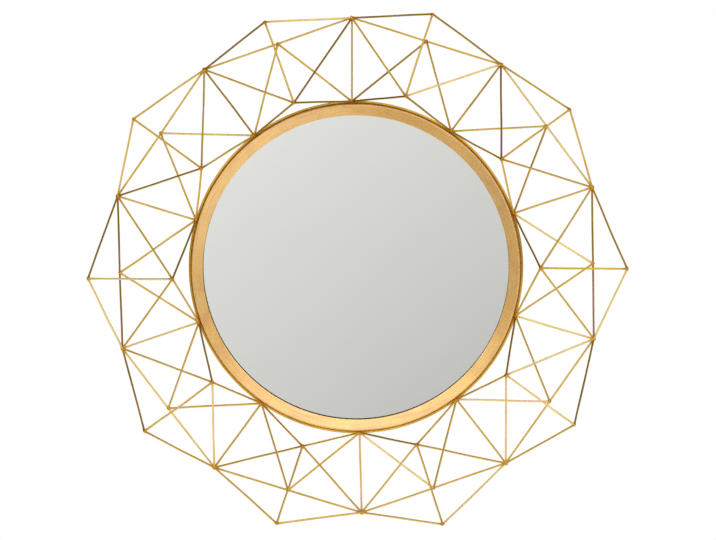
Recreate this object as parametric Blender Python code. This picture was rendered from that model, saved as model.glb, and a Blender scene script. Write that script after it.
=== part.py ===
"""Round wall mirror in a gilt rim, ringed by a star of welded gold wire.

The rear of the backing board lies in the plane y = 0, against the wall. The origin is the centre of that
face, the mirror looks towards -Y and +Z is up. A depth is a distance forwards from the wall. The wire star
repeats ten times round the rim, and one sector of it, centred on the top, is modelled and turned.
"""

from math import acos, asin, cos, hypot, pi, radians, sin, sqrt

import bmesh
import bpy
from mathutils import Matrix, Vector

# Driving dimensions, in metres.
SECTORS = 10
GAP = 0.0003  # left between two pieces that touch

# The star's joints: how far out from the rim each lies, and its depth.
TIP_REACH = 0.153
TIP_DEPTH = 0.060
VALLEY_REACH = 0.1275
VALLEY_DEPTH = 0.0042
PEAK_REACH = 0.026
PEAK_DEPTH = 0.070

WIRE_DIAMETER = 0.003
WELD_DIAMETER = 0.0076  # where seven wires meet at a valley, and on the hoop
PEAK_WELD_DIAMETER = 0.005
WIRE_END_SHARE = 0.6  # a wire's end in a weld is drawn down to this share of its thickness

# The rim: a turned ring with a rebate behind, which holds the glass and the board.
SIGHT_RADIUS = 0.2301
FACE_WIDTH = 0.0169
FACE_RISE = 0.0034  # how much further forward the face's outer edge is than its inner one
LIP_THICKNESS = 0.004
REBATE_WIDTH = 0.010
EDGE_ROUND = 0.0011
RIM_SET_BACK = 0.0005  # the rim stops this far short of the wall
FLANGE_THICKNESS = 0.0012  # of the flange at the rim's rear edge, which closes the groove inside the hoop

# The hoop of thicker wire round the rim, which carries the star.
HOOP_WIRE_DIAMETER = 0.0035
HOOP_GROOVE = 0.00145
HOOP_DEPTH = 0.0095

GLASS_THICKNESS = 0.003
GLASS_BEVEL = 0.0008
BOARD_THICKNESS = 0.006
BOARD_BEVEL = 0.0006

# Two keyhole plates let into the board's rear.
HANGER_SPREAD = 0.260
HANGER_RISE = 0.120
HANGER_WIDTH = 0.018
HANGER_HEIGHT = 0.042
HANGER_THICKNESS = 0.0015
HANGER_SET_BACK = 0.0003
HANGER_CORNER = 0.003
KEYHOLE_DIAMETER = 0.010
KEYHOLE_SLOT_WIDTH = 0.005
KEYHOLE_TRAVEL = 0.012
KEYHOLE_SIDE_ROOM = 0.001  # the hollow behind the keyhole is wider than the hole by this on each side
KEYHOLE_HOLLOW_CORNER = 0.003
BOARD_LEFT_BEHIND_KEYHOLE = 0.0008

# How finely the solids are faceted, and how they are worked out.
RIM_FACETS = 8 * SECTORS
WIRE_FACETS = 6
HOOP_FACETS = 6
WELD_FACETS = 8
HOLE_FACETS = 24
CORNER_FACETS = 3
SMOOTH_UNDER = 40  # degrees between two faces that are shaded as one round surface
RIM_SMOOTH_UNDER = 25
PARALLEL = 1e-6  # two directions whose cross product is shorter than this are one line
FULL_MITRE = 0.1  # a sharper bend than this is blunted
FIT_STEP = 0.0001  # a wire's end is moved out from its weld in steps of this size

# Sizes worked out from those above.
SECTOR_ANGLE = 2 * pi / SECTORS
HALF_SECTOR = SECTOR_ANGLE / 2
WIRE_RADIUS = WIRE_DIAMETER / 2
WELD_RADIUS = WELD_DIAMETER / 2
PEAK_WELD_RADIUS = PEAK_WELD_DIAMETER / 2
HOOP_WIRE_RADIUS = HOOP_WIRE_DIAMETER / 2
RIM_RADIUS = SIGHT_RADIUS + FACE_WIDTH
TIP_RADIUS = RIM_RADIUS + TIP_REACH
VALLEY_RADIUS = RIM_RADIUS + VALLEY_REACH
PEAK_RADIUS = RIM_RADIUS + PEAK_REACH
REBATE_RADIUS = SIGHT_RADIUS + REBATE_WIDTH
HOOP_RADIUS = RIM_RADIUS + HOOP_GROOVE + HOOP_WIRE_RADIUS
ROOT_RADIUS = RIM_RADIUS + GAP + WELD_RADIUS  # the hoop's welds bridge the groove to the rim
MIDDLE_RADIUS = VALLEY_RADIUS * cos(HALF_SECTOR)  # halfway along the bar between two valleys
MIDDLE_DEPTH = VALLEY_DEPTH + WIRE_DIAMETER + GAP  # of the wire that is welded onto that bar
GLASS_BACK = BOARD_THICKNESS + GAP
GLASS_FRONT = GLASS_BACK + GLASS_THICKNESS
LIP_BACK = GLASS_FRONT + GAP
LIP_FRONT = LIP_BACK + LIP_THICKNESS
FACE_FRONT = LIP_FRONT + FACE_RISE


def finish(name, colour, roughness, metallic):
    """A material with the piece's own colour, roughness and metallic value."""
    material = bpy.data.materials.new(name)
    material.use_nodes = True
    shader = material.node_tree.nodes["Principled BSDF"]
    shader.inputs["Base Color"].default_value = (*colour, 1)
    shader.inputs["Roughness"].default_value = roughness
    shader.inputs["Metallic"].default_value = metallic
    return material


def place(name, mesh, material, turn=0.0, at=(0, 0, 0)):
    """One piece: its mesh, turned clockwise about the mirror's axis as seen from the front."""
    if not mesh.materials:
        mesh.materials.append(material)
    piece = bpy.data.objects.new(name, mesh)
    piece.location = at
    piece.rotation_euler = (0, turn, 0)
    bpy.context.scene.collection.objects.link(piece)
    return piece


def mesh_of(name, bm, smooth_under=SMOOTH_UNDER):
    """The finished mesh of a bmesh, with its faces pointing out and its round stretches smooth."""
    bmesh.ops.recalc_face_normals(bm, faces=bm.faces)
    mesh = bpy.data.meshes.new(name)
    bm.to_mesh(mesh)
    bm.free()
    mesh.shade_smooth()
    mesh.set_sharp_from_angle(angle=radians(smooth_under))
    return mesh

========

* [THE REQUEST]
Write out, exactly and with nothing else, the lines of the listing above from its first line through the line with "from mathutils import Matrix, Vector".

* [FINISHED EXERCISE]
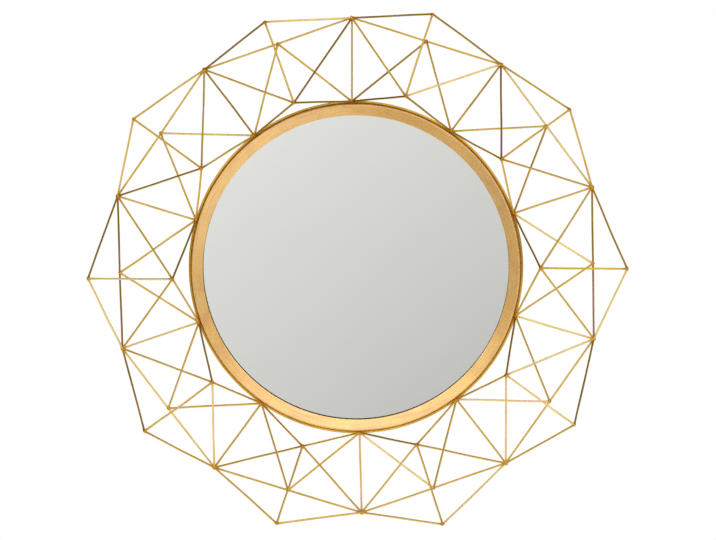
Recreate this object as parametric Blender Python code. This picture was rendered from that model, saved as model.glb, and a Blender scene script. Write that script after it.
=== part.py ===
"""Round wall mirror in a gilt rim, ringed by a star of welded gold wire.

The rear of the backing board lies in the plane y = 0, against the wall. The origin is the centre of that
face, the mirror looks towards -Y and +Z is up. A depth is a distance forwards from the wall. The wire star
repeats ten times round the rim, and one sector of it, centred on the top, is modelled and turned.
"""

from math import acos, asin, cos, hypot, pi, radians, sin, sqrt

import bmesh
import bpy
from mathutils import Matrix, Vector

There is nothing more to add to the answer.